Como mandan las costumbres sociales de nuestra era, el otro día celebramos nuestra exitosa mudanza a nuestro nuevo hogar con su correspondiente visita al Ikea. Un sitio en el que hemos estado mil veces y que disfrutamos más de lo que me gustaría admitir… incluídas las albóndigas que todos conocéis y que ahora hacen también vegetarianas y de pollo. Es que les das una lámina de conglomerado y una llave allen y lo que te inventan.
Pero una visita al Ikea no sería merecedora de una entrada en el blog si no fuese porque esta vez la liamos. El fallo fue nuestro por ir a un Ikea distinto simplemente porque pilla más cerca de la casa nueva, pero la culpa es del Ikea porque, aunque no lo pone en ningún sitio, no todos los Ikeas son iguales. Lo parecen, pero no lo son. Nosotros nos dimos cuenta cuando no encontrábamos un armario que queríamos, preguntamos y nos dijeron «oh no, en este Ikea no tenemos todo expuesto, para eso tienes que ir a cualquier otro de la ciudad».
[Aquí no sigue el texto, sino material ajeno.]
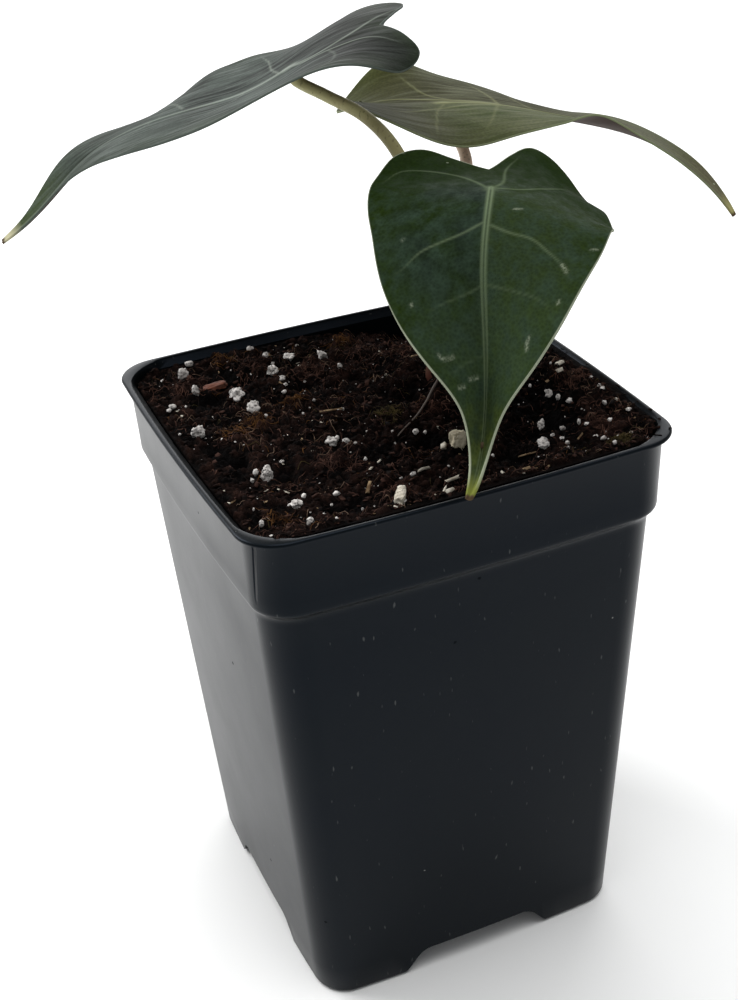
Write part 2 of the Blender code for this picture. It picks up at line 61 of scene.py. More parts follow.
def add_object(name, data):
    """An object that shows a mesh, a lamp, a camera or a curve in the scene."""
    added = bpy.data.objects.new(name, data)
    bpy.context.scene.collection.objects.link(added)
    return added


back = Vector((
    math.sin(VIEW_AZIMUTH) * math.cos(VIEW_HEIGHT),
    -math.cos(VIEW_AZIMUTH) * math.cos(VIEW_HEIGHT),
    math.sin(VIEW_HEIGHT),
))
level = Vector((math.cos(VIEW_AZIMUTH), math.sin(VIEW_AZIMUTH), 0.0))
upright = back.cross(level)
aside = level * math.cos(VIEW_ROLL) + upright * math.sin(VIEW_ROLL)
above = upright * math.cos(VIEW_ROLL) - level * math.sin(VIEW_ROLL)
lens = bpy.data.cameras.new("photograph")
lens.sensor_width = 36.0
lens.lens = 54.9
lens.clip_start = 0.01
camera = add_object("photograph", lens)
eye = (VIEW_TARGET + back * VIEW_DISTANCE) * MM + POT_CENTRE
camera.matrix_world = Matrix.Translation(eye) @ Matrix((aside, above, back)).transposed().to_4x4()
bpy.context.scene.camera = camera


# The floor and the light
# A matt, nearly white studio table. A wide lit backdrop stands behind the plant, one soft
# box is high behind on the left and a weaker one is overhead.


def linear(code):
    """Linear colour of an sRGB hex code."""
    parts = [int(code[i:i + 2], 16) / 255.0 for i in (1, 3, 5)]
    return tuple(c / 12.92 if c <= 0.04045 else ((c + 0.055) / 1.055) ** 2.4 for c in parts) + (1.0,)


def feed(node, key, value):
    """Set an input of a node, or link it to an output; a node stands for its first one."""
    socket = node.inputs[key.replace("_", " ") if isinstance(key, str) else key]
    if isinstance(value, bpy.types.Node):
        value = next(output for output in value.outputs if output.enabled)
    if isinstance(value, bpy.types.NodeSocket):
        node.id_data.links.new(value, socket)
    else:
        socket.default_value = linear(value) if isinstance(value, str) else value


def add_node(tree, kind, *inputs, **named):
    """A node whose inputs come in order, then by name; names in small letters are settings."""
    node = tree.nodes.new("ShaderNode" + kind)
    for key in [key for key in named if key.islower()]:
        setattr(node, key, named.pop(key))
    in_use = [k for k, socket in enumerate(node.inputs) if socket.enabled]
    for key, value in [*zip(in_use, inputs), *named.items()]:
        feed(node, key, value)
    return node


def new_finish(name, **values):
    """A material, its node tree, its shader with plain values set, and the place on the piece."""
    finish = bpy.data.materials.new(name)
    finish.use_nodes = True
    tree = finish.node_tree
    shader = tree.nodes["Principled BSDF"]
    for key, value in values.items():
        feed(shader, key, value)
    return finish, tree, shader, add_node(tree, "TexCoord").outputs["Object"]


paper, tree, shader, where = new_finish("matt_table", Roughness=0.9)
# Matt card, nearly white, with faint clouds of tone about 300 mm across.
cloudy = add_node(tree, "TexNoise", where, Scale=3.0, Detail=2.0)
pale = add_node(tree, "Mix", cloudy, "#f4f4f3", "#fbfbfa", data_type="RGBA")
feed(shader, "Base Color", pale)
bm = bmesh.new()
bmesh.ops.create_grid(bm, x_segments=4, y_segments=4, size=6.0)
table_mesh = bpy.data.meshes.new("table")
bm.to_mesh(table_mesh)
bm.free()
table_mesh.materials.append(paper)
table = add_object("table", table_mesh)

# Each lamp's place, what it points at, its width and height in metres and its watts.
for name, place, aim, wide, tall, watts in (
    ("backdrop", (0.60, 1.60, 0.90), (0.0, 0.0, 0.15), 2.2, 1.4, 20.0),
    ("box_left", (-0.90, 0.90, 1.00), (-0.10, 0.10, 0.0), 0.9, 0.9, 19.0),
    ("box_above", (0.10, -0.10, 1.25), (0.0, 0.0, 0.10), 1.0, 1.0, 11.0),
):
    lamp = bpy.data.lights.new(name, "AREA")
    lamp.shape = "RECTANGLE"
    lamp.size = wide
    lamp.size_y = tall
    lamp.energy = watts
    lamp_object = add_object(name, lamp)
    lamp_object.location = place
    lamp_object.rotation_euler = (Vector(aim) - Vector(place)).to_track_quat("-Z", "Y").to_euler()

surroundings = bpy.data.worlds.new("studio")
surroundings.use_nodes = True
feed(surroundings.node_tree.nodes["Background"], "Color", "#f2f4f6")
feed(surroundings.node_tree.nodes["Background"], "Strength", 0.44)
bpy.context.scene.world = surroundings
bpy.context.scene.view_settings.view_transform = "Standard"


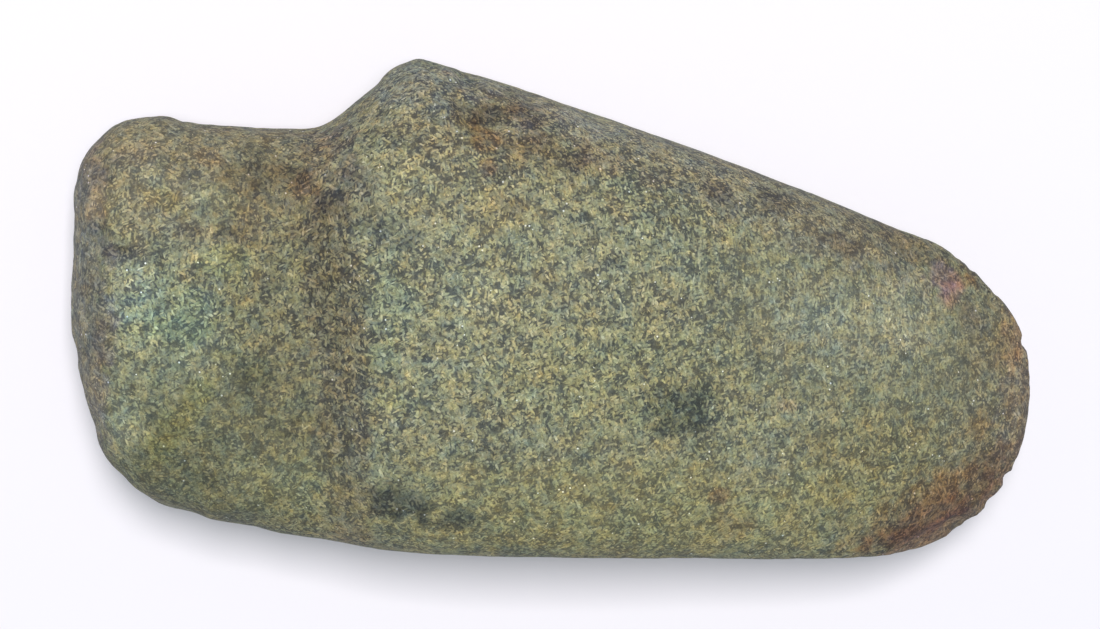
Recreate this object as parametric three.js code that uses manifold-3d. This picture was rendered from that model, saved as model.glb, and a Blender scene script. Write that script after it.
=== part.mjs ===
// A three-quarter grooved stone axe head, lying on its back. All lengths are in millimetres.
// +X runs from the poll to the cutting edge, +Y from the flat inner edge to the grooved outer
// edge, and +Z points up, out of the broad face. The origin is under the middle of the stone.
//
// The stone is one skin, made by moving the vertices of a sphere whose poles are the poll and the
// tip of the cutting edge. While it is shaped, a place is written as
//   along  - distance from the poll's end,
//   height - distance from the flat inner edge,
//   out    - distance from the middle plane, towards the broad face (+) or the back (-).
import * as THREE from "three";
import { mergeVertices } from "three/addons/utils/BufferGeometryUtils.js";
import { ImprovedNoise } from "three/addons/math/ImprovedNoise.js";
import Module from "manifold-3d";

const { clamp, lerp, smoothstep, degToRad } = THREE.MathUtils;

// Overall length, from the poll's end to the tip of the cutting edge
const LENGTH = 168;

// Poll: the blunt hammer end. A corner has a length and a power, where 2 is an ellipse's corner
// and a higher power is squarer.
const POLL_WIDTH = 72.3;
const POLL_THICKNESS = 44;
const POLL_MIDDLE = 42;
const POLL_OUTER_CORNER = 12;
const POLL_OUTER_POWER = 3;
const POLL_INNER_CORNER = 18;
const POLL_INNER_POWER = 1.85;
const POLL_FACE_CORNER = 9;
const POLL_FACE_POWER = 2.4;
const LIP_AT = 12;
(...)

Eso, que no sería noticia en cualquier otra parte del mundo, en Norteamérica dispara todas las alarmas. En este lado del mundo la posibilidad de elegir es tan vital como respirar: quieres Oreos, sí, pero ¿cuál de las treinta variedades diferentes? ¿Qué quieres decir que sólo lo tienen en dos colores? ¿De verdad vas a un supermercado que sólo tiene ocho tipos de cereales? ¿Por qué existe un Ikea en el que no puedes ver todas las opciones de armarios existentes? Te están robando tu derecho a gastarte el dinero como tú quieras, y eso suena muy comunista y por tanto está muy mal visto aquí.
Ante tal revelación, y aunque ya habíamos recorrido medio laberinto del Ikea, nos pensamos muy seriamente mandarlo todo a la porra y cruzar la ciudad para ir a un sitio más civilizado. Pero al final, como ya estábamos bastante cerca de las albóndigas, decidimos quedarnos, y así es como acabamos comprando un sofá-cama que no cabía en el coche. Cosa de la que nos habríamos dado cuenta si ese Ikea fuese como Dios manda y tuviese todas las cosas en la tienda en vez de hacernos pagar en un edificio e ir a recoger las cosas a un almacén separado. Porque es muy fácil decir «uy, dos metros, eso bajando los asientos de atrás cabe seguro», pero hasta que no ves lo que ocupan dos metros de sofá-cama no te das cuenta de dónde te has metido (o mejor, dicho, de dónde lo tienes que meter). Lo dicho, fallo nuestro, pero culpa del Ikea.
En cuanto llegamos al almacén y nos dieron las cajas ya sabíamos que la habíamos liado, pero no queríamos admitirlo y pasamos unos veinte minutos intentando incrustarlas en el coche hasta que al final decidimos desistir y pedir socorro. Y no debemos de ser los primeros, porque en el almacén te apañan el envío a domicilio en un momento. Y si prefieres hacerlo todo tú mismo (al fin y al cabo es un Ikea) también tienen una especie de máquina expendedora para alquilar una furgoneta que un auténtico genio de una empresa de alquiler de coches tiene allí aparcada.
Nosotros optamos por la opción de que, puestos a pagar, mejor pagar un poco más y asegurarnos de que era responsabilidad de otro subir el sofá-cama hasta la habitación donde lo queríamos. Porque otra ventaja de los Ikeas normales es que antes de pagar tienes que demostrar que eres capaz de mover las cajas de un sitio a otro, y con lo que sufrimos intentando subirlo al coche creo que nosotros solos no habríamos sido capaces de subirlo hasta el tercer piso… básicamente porque a los mozos de mudanzas les costó Dios y ayuda y no se cortaron un pelo a la hora de cagarse en nuestra elección de mobiliario, terminando con un «sabéis que ahora venden muebles que vienen en varias piezas, ¿no?».
En cualquier caso, ya tenemos el sofá-cama que queríamos y donde lo queríamos. Ahora falta que venga alguien a estrenarlo.